C is any point on the circumference of the circle. Construct a perpendicular from C and intersect with AB at P.

As △APC and △CPB are similar triangles

\therefore \dfrac{AP}{CP}= \dfrac{CP}{BP} , CP = \sqrt{AP\cdotp BP }

On the other hand, AP + BP = AB

\therefore \dfrac{ AP + BP}{2} = OQ

As OQ is the radius of the circle, it is always larger than or equal to CP

\therefore \dfrac{ AP + BP}{2} \geq \sqrt{AP\cdotp BP }

or

\dfrac{a+b}{2} \geq \sqrt{ab}

Plot 4 rectangles of the same size inside the square with their sides equal to a and b respectively.

The area of the square is always larger than or equal to the total size of the 4 rectangles. Therefore,

(a+b)^2\geq 4ab

\therefore \dfrac{a+b}{2} \geq \sqrt{ab}

This method uses the power of a circle to prove AM-GM inequality.

Construct a tangent line from point P to the circle at a point . Draw a line connecting point P and the center of the circle O , which intersects with the circle at point A and B .
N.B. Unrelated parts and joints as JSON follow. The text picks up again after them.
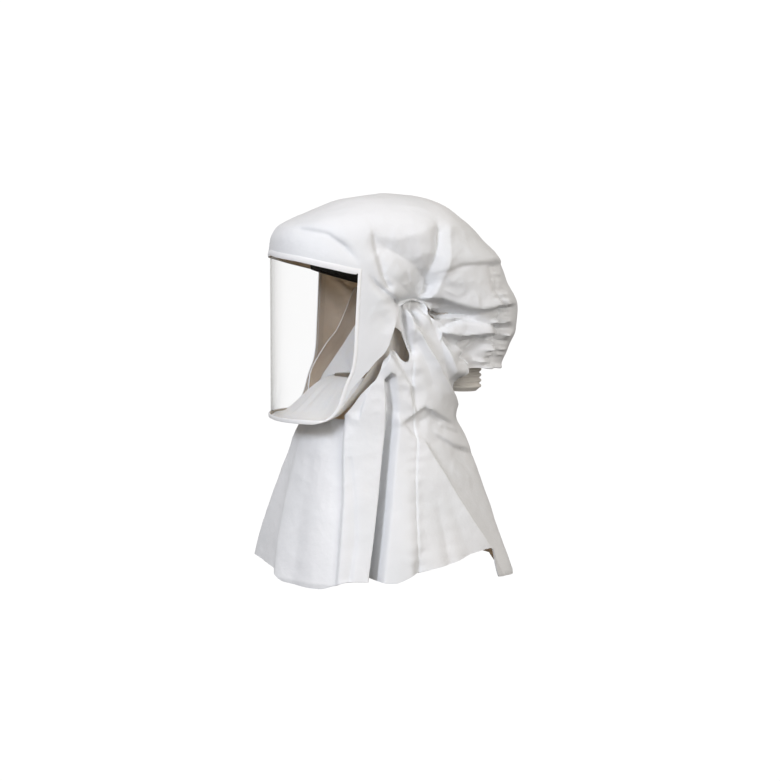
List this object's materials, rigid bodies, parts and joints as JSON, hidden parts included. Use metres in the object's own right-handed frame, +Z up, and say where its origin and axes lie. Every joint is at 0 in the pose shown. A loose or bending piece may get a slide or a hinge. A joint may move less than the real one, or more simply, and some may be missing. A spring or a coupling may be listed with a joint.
{
  "type": "respirator hood",
  "caption": "White coated-cloth respirator hood with a wide clear visor, head suspension, rear air duct with tube connector and an outer shroud over the shoulders.",
  "frame": {"origin": "top of the wearer's head under the crown strap", "axes": "+Z up, -Y the way the face looks, +X the wearer's left"},
  "size_m": [0.3435, 0.3463, 0.4864],
  "materials": {
    "coated_cloth": "matte",
    "inner_cloth": "matte",
    "lens": "gloss",
    "binding": "satin",
    "white_plastic": "satin",
    "black_foam": "matte",
    "strap_web": "matte"
  },
  "bodies": {
    "root": {"hood_shell": "coated_cloth", "visor": "lens", "visor_trim": "binding", "shroud": "coated_cloth", "inner_collar": "inner_cloth", "duct_base": "inner_cloth", "tube_connector": "white_plastic", "head_band": "black_foam", "crown_strap": "strap_web", "brow_bracket": "white_plastic"}
  },
  "joints": []
}
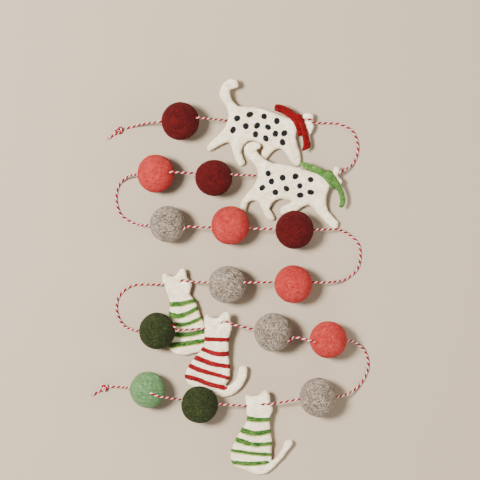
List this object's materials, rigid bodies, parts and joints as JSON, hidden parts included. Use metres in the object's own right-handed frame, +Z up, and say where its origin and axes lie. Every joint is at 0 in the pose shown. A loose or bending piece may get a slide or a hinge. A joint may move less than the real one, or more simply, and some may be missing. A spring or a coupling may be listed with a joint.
{
  "type": "felt garland",
  "caption": "Garland of felted wool balls and flat felt cats, spotted with scarves or striped, threaded on red and white baker's twine and laid out in rows.",
  "frame": {"origin": "on the surface, under the centre of the box round the balls, cats and scarves", "axes": "+X along the rows, +Y from the last row to the first, +Z up from the surface"},
  "size_m": [0.22, 0.318, 0.03],
  "materials": {
    "wool_dark_red": "matte felted wool",
    "wool_coral": "matte felted wool",
    "wool_grey": "matte felted wool, heathered",
    "wool_dark_green": "matte felted wool",
    "wool_light_green": "matte felted wool",
    "wool_white": "matte felted wool, natural white",
    "wool_black": "matte needle-felted wool, the spots",
    "stripe_green": "matte needle-felted yarn, the green stripes",
    "stripe_red": "matte needle-felted yarn, the red stripes",
    "felt_red": "matte felt strip",
    "felt_green": "matte felt strip",
    "twine_red_white": "two-ply cotton twine, one ply red and one white"
  },
  "bodies": {
    "root": {"ball_01_dark_red": "wool_dark_red", "ball_02_dark_red": "wool_dark_red", "ball_03_coral": "wool_coral", "ball_04_grey": "wool_grey", "ball_05_coral": "wool_coral", "ball_06_dark_red": "wool_dark_red", "ball_07_coral": "wool_coral", "ball_08_grey": "wool_grey", "ball_09_dark_green": "wool_dark_green", "ball_10_grey": "wool_grey", "ball_11_coral": "wool_coral", "ball_12_grey": "wool_grey", "ball_13_dark_green": "wool_dark_green", "ball_14_light_green": "wool_light_green", "cat_walking_1": "wool_white", "cat_walking_2": "wool_white", "cat_sitting_1": "wool_white", "cat_sitting_2": "wool_white", "cat_sitting_3": "wool_white", "scarf_red": "felt_red", "scarf_green": "felt_green", "twine": "twine_red_white"}
  },
  "joints": []
}
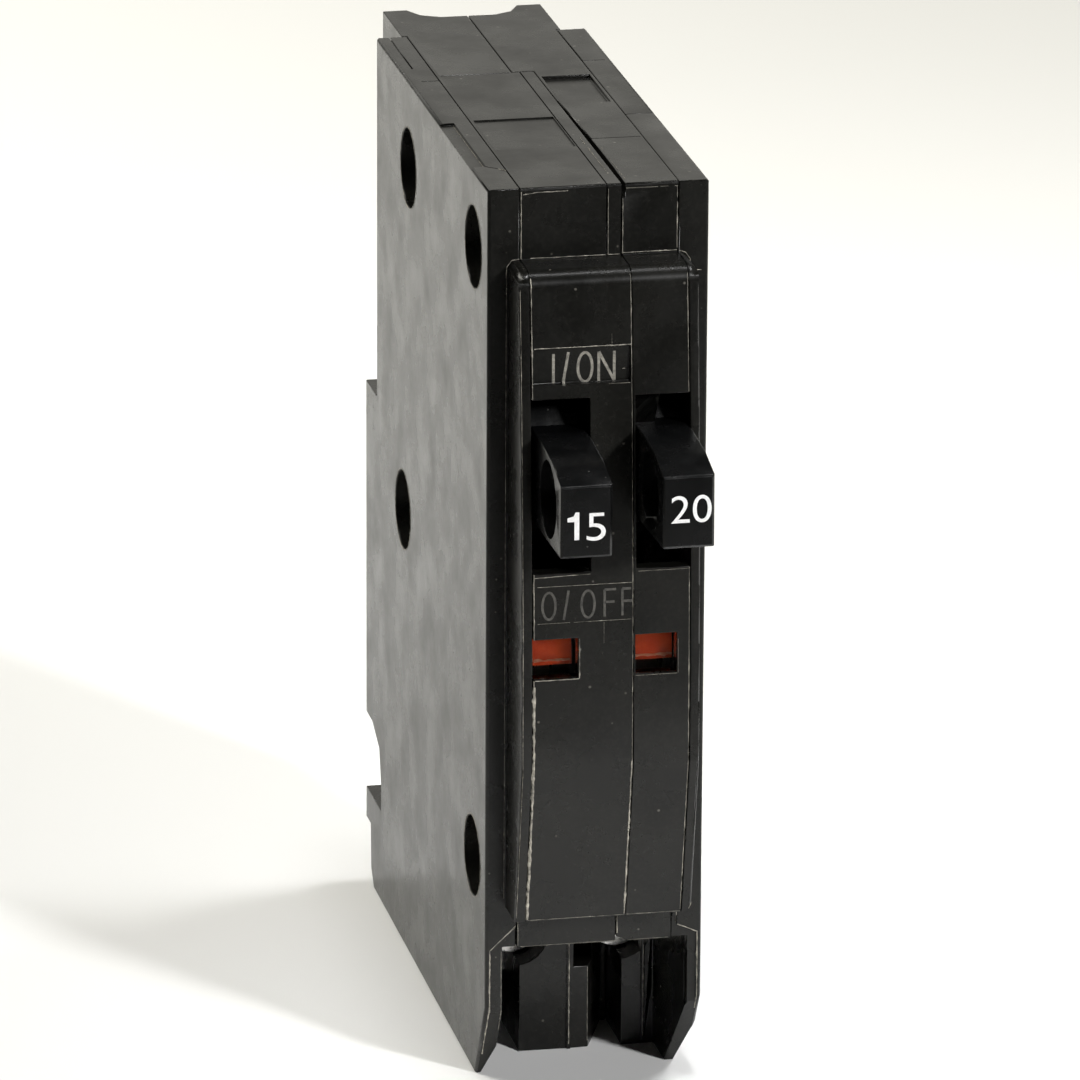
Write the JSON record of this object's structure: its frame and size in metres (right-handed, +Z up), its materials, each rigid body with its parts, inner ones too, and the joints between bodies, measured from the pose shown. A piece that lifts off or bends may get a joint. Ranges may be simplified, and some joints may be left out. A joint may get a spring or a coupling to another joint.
{
  "type": "tandem plug-in circuit breaker",
  "caption": "Narrow moulded plug-in circuit breaker holding separate toggles side by side, with trip windows, a line jaw at the back, a rail hook and screw terminals at the foot.",
  "frame": {"origin": "middle of the bottom of the breaker's box, handles included", "axes": "+Z up along the case's height, handles facing -Y, line jaw facing +Y, X across the thin width"},
  "size_m": [0.0186, 0.0743, 0.079],
  "materials": {
    "case": "semi-matt moulded thermoset, fine mould texture",
    "handle": "satin moulded nylon",
    "rivet": "plated steel",
    "jaw_copper": "tin-plated copper alloy",
    "copper": "bare copper",
    "silver": "silver alloy contact",
    "spring_steel": "spring steel",
    "steel": "plated steel",
    "screw": "bright nickel plate",
    "terminal": "plated steel",
    "flag": "moulded orange-red plastic",
    "lens": "clear polycarbonate",
    "fibre": "vulcanised fibre",
    "bimetal": "rolled bimetal strip",
    "brass": "bare brass"
  },
  "bodies": {
    "case": {"left_cover": "case", "pole_a_case": "case", "pole_b_case": "case", "right_cover": "case", "case_rivets": "rivet", "line_jaw": "jaw_copper", "jaw_spring": "spring_steel", "line_strap": "copper", "fixed_contact_a": "silver", "arc_liner_a": "fibre", "window_lens_a": "lens", "pivot_pins_a": "steel", "magnet_yoke_a": "steel", "bimetal_a": "bimetal", "operating_spring_a": "spring_steel", "flexible_braid_a": "copper", "load_terminal_a": "terminal", "calibration_screw_a": "brass", "fixed_contact_b": "silver", "arc_liner_b": "fibre", "window_lens_b": "lens", "pivot_pins_b": "steel", "magnet_yoke_b": "steel", "bimetal_b": "bimetal", "operating_spring_b": "spring_steel", "flexible_braid_b": "copper", "load_terminal_b": "terminal", "calibration_screw_b": "brass"},
    "handle_a": {"handle_a": "handle"},
    "contact_arm_a": {"contact_arm_a": "copper", "moving_contact_a": "silver"},
    "trip_lever_a": {"trip_lever_a": "steel"},
    "trip_flag_a": {"trip_flag_a": "flag"},
    "armature_a": {"armature_a": "steel"},
    "pressure_plate_a": {"pressure_plate_a": "terminal"},
    "terminal_screw_a": {"terminal_screw_a": "screw"},
    "handle_b": {"handle_b": "handle"},
    "contact_arm_b": {"contact_arm_b": "copper", "moving_contact_b": "silver"},
    "trip_lever_b": {"trip_lever_b": "steel"},
    "trip_flag_b": {"trip_flag_b": "flag"},
    "armature_b": {"armature_b": "steel"},
    "pressure_plate_b": {"pressure_plate_b": "terminal"},
    "terminal_screw_b": {"terminal_screw_b": "screw"}
  },
  "joints": [
    {"name": "handle_a", "type": "hinge", "parent": "case", "child": "handle_a", "pos_m": [-0.00409, -0.0166, 0.0554], "axis": [-1, 0, 0], "range_deg": [-18, 13]},
    {"name": "contact_arm_a", "type": "hinge", "parent": "case", "child": "contact_arm_a", "pos_m": [-0.00409, -0.0071, 0.058], "axis": [1, 0, 0], "range_deg": [-16.62, 12.01], "deforming": ["operating_spring_a", "flexible_braid_a"]},
    {"name": "trip_lever_a", "type": "hinge", "parent": "case", "child": "trip_lever_a", "pos_m": [-0.00409, 0.0099, 0.047], "axis": [1, 0, 0], "range_deg": [0, 10]},
    {"name": "trip_flag_a", "type": "hinge", "parent": "case", "child": "trip_flag_a", "pos_m": [-0.00409, -0.0136, 0.039], "axis": [1, 0, 0], "range_deg": [-0.01, 23.01]},
    {"name": "armature_a", "type": "hinge", "parent": "case", "child": "armature_a", "pos_m": [-0.00409, -0.0032, 0.0385], "axis": [1, 0, 0], "range_deg": [0, 3], "stiffness_Nm_per_rad": 0.002},
    {"name": "clamp_a", "type": "slide", "parent": "case", "child": "pressure_plate_a", "axis": [0, 1, 0], "range_m": [0, 0.0022]},
    {"name": "terminal_screw_a", "type": "hinge", "parent": "pressure_plate_a", "child": "terminal_screw_a", "pos_m": [-0.00475, -0.0101, 0.0105], "axis": [0, 1, 0], "range_deg": [-1, 991]},
    {"name": "handle_b", "type": "hinge", "parent": "case", "child": "handle_b", "pos_m": [0.00442, -0.0166, 0.0554], "axis": [-1, 0, 0], "range_deg": [-19, 12]},
    {"name": "contact_arm_b", "type": "hinge", "parent": "case", "child": "contact_arm_b", "pos_m": [0.00442, -0.0071, 0.058], "axis": [1, 0, 0], "range_deg": [-17.55, 11.09], "deforming": ["operating_spring_b", "flexible_braid_b"]},
    {"name": "trip_lever_b", "type": "hinge", "parent": "case", "child": "trip_lever_b", "pos_m": [0.00442, 0.0099, 0.047], "axis": [1, 0, 0], "range_deg": [0, 10]},
    {"name": "trip_flag_b", "type": "hinge", "parent": "case", "child": "trip_flag_b", "pos_m": [0.00442, -0.0136, 0.039], "axis": [1, 0, 0], "range_deg": [-0.01, 23.01]},
    {"name": "armature_b", "type": "hinge", "parent": "case", "child": "armature_b", "pos_m": [0.00442, -0.0032, 0.0385], "axis": [1, 0, 0], "range_deg": [0, 3], "stiffness_Nm_per_rad": 0.002},
    {"name": "clamp_b", "type": "slide", "parent": "case", "child": "pressure_plate_b", "axis": [0, 1, 0], "range_m": [0, 0.0022]},
    {"name": "terminal_screw_b", "type": "hinge", "parent": "pressure_plate_b", "child": "terminal_screw_b", "pos_m": [0.00435, -0.0101, 0.0105], "axis": [0, 1, 0], "range_deg": [-1, 991]}
  ],
  "couplings": [
    {"joint": "contact_arm_a", "follows": "handle_a", "ratio": 0.92308},
    {"joint": "trip_flag_a", "follows": "trip_lever_a", "ratio": 2.3},
    {"joint": "terminal_screw_a", "follows": "clamp_a", "rad_per_m": 7854},
    {"joint": "contact_arm_b", "follows": "handle_b", "ratio": 0.92308},
    {"joint": "trip_flag_b", "follows": "trip_lever_b", "ratio": 2.3},
    {"joint": "terminal_screw_b", "follows": "clamp_b", "rad_per_m": 7854}
  ]
}
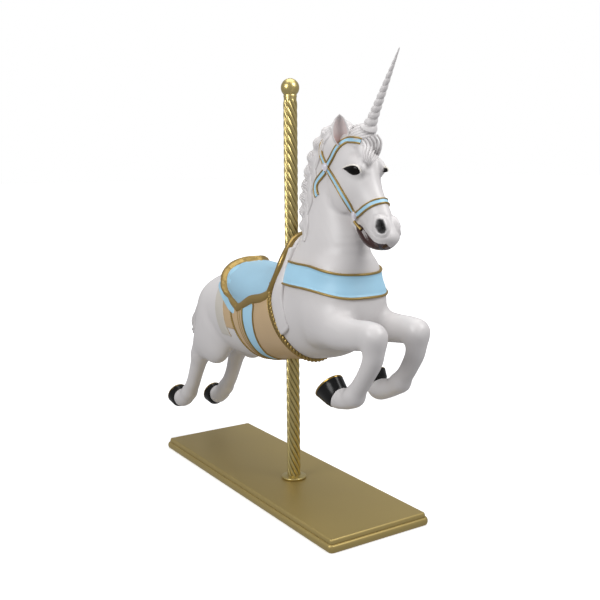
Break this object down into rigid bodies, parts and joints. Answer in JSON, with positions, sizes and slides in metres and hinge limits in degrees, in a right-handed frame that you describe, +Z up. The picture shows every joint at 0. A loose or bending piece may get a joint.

Let a = PA , b = PB , c = PC ,

we get c^2 = ab

How to prove the conclusion?

Well, as △PCO is a right triangle

PC^2 = PO^2-OC^2

PC^2 = PO^2-r^2

\quad \quad\ = (PO-r)(PO+r)

\quad \quad\ = PA\cdotp PB

\quad \quad\ = ab

\therefore c^2 = ab , c=\sqrt{ab}

On the other hand

\dfrac{a+b}{2} = \dfrac{PA+PB}{2}

\quad\quad\ \ \ =\dfrac{(PO-r)+(PO+r)}{2}

\quad\quad\ \ \ =PO

As PO is the hypotenuse of the triangle PCO

PO is always larger than PC

\therefore \dfrac{a+b}{2} >\sqrt{ab}

When r \to 0 , PA= PB, the 2 sides of the inequality tends to be equal.

To prove the AM–GM inequality of three terms

\dfrac{a+b+c}{3} \geq \sqrt[3]{abc}

Let a = x^3, b =y^3, c=z^3

The inequality is converted to

x^3+y^3+z^3\geq 3xyz

Using the identity

x^3+y^3+z^3 - 3xyz

= (x+y+z)(x^2+y^2+z^2-xy-yz-xz)

=\dfrac{1}{2} (x+y+z)(2x^2+2y^2+2z^2-2xy-2yz-2xz)

=\dfrac{1}{2} (x+y+z)[(x-y)^2+(y-z)^2+(x-z)^2]

\geq 0

\therefore x^3+y^3+z^3\geq 3xyz